Entré dentro del piso para corroborar lo que en ese momento me pareció increíble. Me había dejado en la estacada. La puerta de su cuarto estaba cerrada con él al otro lado, ajeno al terrible brete en que me encontraba. Dada la propensión a sentirnos desamparados en determinados estados etílicos me quedé allí plantado, estupefacto. Estaba sólo en el mundo; aunque ahora más que nunca empecinado en llevar a cabo mi cometido. Reanudé la persecución con tanto fervor que el éxito llegó de inmediato. Mi mano derecha apretaba su collar. León trataba de girar la cabeza, la boca entreabierta, gruñendo rabioso y dejando a la vista dos desafiantes y salivosas filas de dientes. De repente, obstinado en mantener su libertad tiró hacia adelante con fuerza; yo no quise soltarlo y di una vuelta tremenda. Caí al suelo golpeándome fuertemente en el hombro y el pómulo izquierdos. Me levanté aturdido por el porrazo; sentía dolor. Miré al animal y comprendí que era mejor dejarlo estar. “Que te jodan, eres un perro malo”, le increpé frustrado. Y me fui a la cama.

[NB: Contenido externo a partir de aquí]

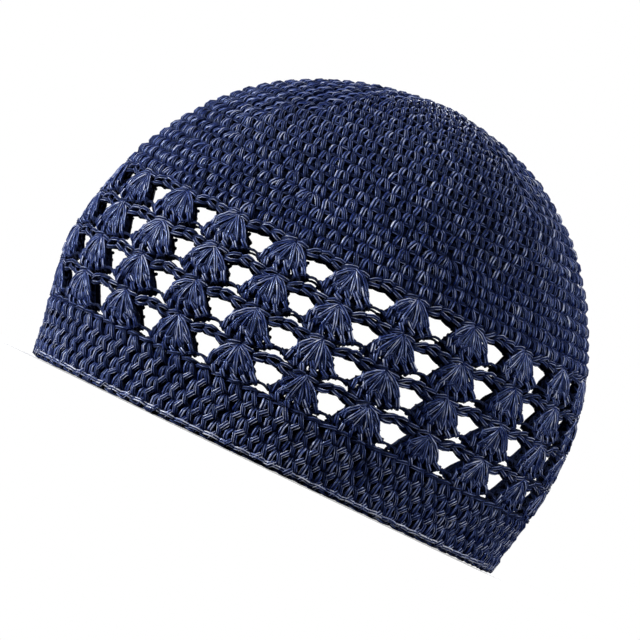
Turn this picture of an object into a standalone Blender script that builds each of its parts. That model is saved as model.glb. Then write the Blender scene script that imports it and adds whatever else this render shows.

A la mañana siguiente me levanté con un fuerte dolor en el hombro y el pómulo negruzco cual boxeador vapuleado. Me miré en el espejo y puse cara de tipo duro. No era nada creíble, ya que la resaca marcaba mis facciones inexorablemente; incluso me privó durante unas horas de advertir una considerable herida en la parte anterior del hombro. Salí a la terraza y allí estaba mi contrincante atado a su cadena. ¿Había sido un sueño? Me temo que no. Su dueño ya le había dado su paseo matutino. Seguro que ni se preguntó por qué el animal andaba suelto. El caboverdiano no gasta neuronas innecesariamente; tal vez, en ocasiones, ni siquiera necesariamente. León me miraba fijamente, la cabeza un poco agachada; meneando la cola, con cara de arrepentimiento. Me acerqué a acariciarlo, le di unas palmadas en la cabeza y le dije que no se preocupara, que sin rencores. Que su comportamiento había sido normal. Y que no se podía decir lo mismo de mí, aunque no me arrepentía. Tras ofrecerle unas galletas de chocolate, aquél fue el comienzo de una sincera y profunda amistad.